GGGGGOOOOOOAAAAAAALLLLLLL!!!!!!!


The World Cup is here which means time for everyone to pretend they care about soccer. Literally, as I’m writing this, I’m watching my next door neighbors leap around their back deck like they have spiders in their festively-patterned bathing trunks and screaming “Goal” and slapping five and pumping fists. Why you ask? Because the Mexican National Team put a ball through the back of a net. They’ve got the TV outside, the grill going, and the above-ground pool crowded with colorful floats and tubes.

And this has been the scene every single day since the World Cup commenced and my property line turned into a Manchester tailgate party. I think they might’ve quit their jobs. Where do they get the energy to fake-root for Spain or Croatia or Brazil with such cartoonish passion and epical energy? It’s quite a spectacle. If you’re concerned about said neighbors reading this and getting offended, don’t worry. There’s far too much soccer to scream at and dance around like lunatics for to waste time reading or even putting on a shirt apparently.

But it’s not just my neighbors. It’s everyone everywhere. People who’ve never said a word about soccer before are suddenly Facebook posting about it and planning inner-office lunches to watch it. Every time the local news runs a live feed from Biergarten in Albany, there they are: hundreds of impassioned nail biters with eyes on the game, then the powder-keg celebrations when someone scores. This has to be fake, right? Nobody’s genuinely carrying on like this over soccer eight countries from here. Anything to be involved.

I can’t flip a switch in my brain and transform into super-duper-uper soccer nutcase fanatic just because it’s World Cup, and in a week it'll be over. I don’t know anything about any of the teams or the players or the rivalries. I'm not a fan. But I am a fan of the NY Giants, because I love Tom Coughlin and Eli Manning and know their stories inside out. The franchise and the game of football have meant so much to me. Sorry, I can’t fall off a cliff about this soccer tourney. It’s not my game. Period. It has no bearing on my existence. Plus, the culture of soccer doesn’t interest me. I don’t care about 5’7” guys named Caleb. I don’t care about Landon Donovan. I don't care about David Beckham. It’s not my game.

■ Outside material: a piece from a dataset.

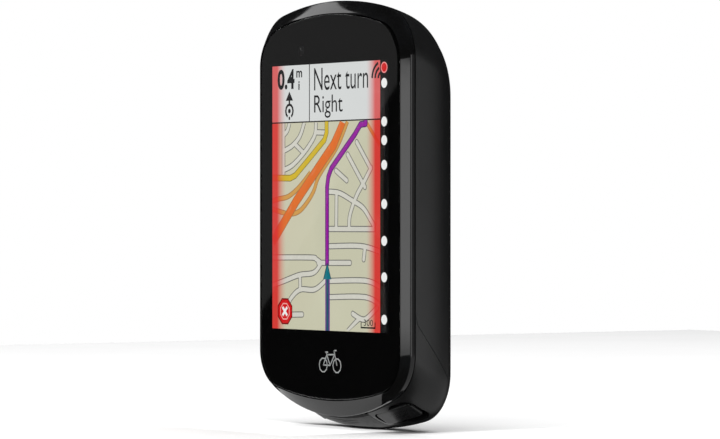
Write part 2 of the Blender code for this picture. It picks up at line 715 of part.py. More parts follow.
def make_case_gasket():
    """The cord seal inside the parting line: over the top, down both diagonals and across the back."""
    inset = WALL + GASKET_RADIUS + GAP
    lie = SEAM_DEPTH + GASKET_RADIUS + GAP
    ring = body_ring(lie + CAVITY_SHIFT, inset, lie)
    over = ring[: len(ring) // 2]
    right = [(ring[0][0], lie, SEAM_BEND + 2.0)]
    for i in range(9):
        depth = lie + 0.2 + (GASKET_BACK - lie - 0.2) * i / 8
        height = parting_height(depth) + 0.6
        right.append((half_width_at(depth, height, inset), depth, height))
    x, depth, height = right[-1]
    right += [(x - 1.5, depth + 0.1, height - 0.15), (x - 5.0, depth + 0.15, height - 0.2)]
    left = [(-x, depth, height) for x, depth, height in right]
    tube("case_gasket", over + left + right[::-1], GASKET_RADIUS, SILICONE, cyclic=True, sides=1)


def make_rear_details(rear):
    for i in range(5):
        x, height = (i - 2) * CONTACT_PITCH, CONTACT_HEIGHT
        cylinder(f"charge_contact_{i + 1}", 0.8, (x, 13.45, height), (x, BACK_DEPTH - 0.2, height), GOLD, 16)
        cut(rear, cylinder(f"contact_hole_{i}", 0.95, (x, 13, height), (x, 19, height), vertices=16))
    box("contact_carrier", (-7.5, 12.2, CONTACT_HEIGHT - 1.8), (7.5, 13.3, CONTACT_HEIGHT + 1.8), CHIP_BLACK)

    cylinder("buzzer", 4.0, (-6.5, 13.1, 12.8), (-6.5, 14.4, 12.8), STEEL, 28)
    for i, x in enumerate((-8.5, -6.5, -4.5)):
        cut(rear, cylinder(f"sound_hole_{i}", 0.45, (x, 14, 12.8), (x, 19, 12.8), vertices=14))
    cylinder("vent_membrane", 2.4, (6.5, 14.1, 12.8), (6.5, 14.4, 12.8), DIFFUSER_WHITE, 20)
    cut(rear, cylinder("vent_hole", 0.6, (6.5, 14, 12.8), (6.5, 19, 12.8), vertices=16))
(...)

The sport itself is confusing and troublesome to me. The clock doesn’t tick down to zero, it runs the other way. I can’t make heads or tails of the rules. American soccer leagues: are you serious? Trying to follow the domestic season is more complicated than solving quadratic equations. Nobody in this country gives a hoot about soccer till the World Cup rolls around and I’m-a-sheep season officially starts. The one World Cup game I tried watching this year was last Sunday between America and Portugal. I quasi-devoted an afternoon to following it, and found myself sort of getting invested, because I guess I have do that whole "USA! USA!" thing at least once before I bash it. My neighbors were well ahead me on the Americana card. At one point during last Sunday's game, I swear I saw my neighbor’s head spin entirely around like in the Exorcism. In the end of all that mania: Final score 2-2. A tie. Ah soccer.

If you're one of the sixteen genuine year-round soccer fans in this country, understand this rant isn't about you or against you.

I’ve been to Hell and here’s the story. About five years ago, when I got convinced we needed some extra money because we'd just done the new-house thing, I sadly signed up to be a referee for high school soccer. The training classes started in August, and three evenings a week I had to drag myself to a summer-abandoned Shaker High School and sit in a science room and learn the rules of referring soccer. There's nothing sadder than talking soccer in a high school in August. Like I said: Hell. It was scheduled for nine sessions of some guy explaining colored cards and corner kicks. After five times, I threw in the towel, told the league they could keep my hundred bucks, and drove home with a mile-wide smile on my face, happy to go broke as long as I never had to sit through anything soccer related ever again.

GGGGGGGOOOOOOOOAAAAAAAAALLLLLLLLLLLLL!!!!!!!!!!!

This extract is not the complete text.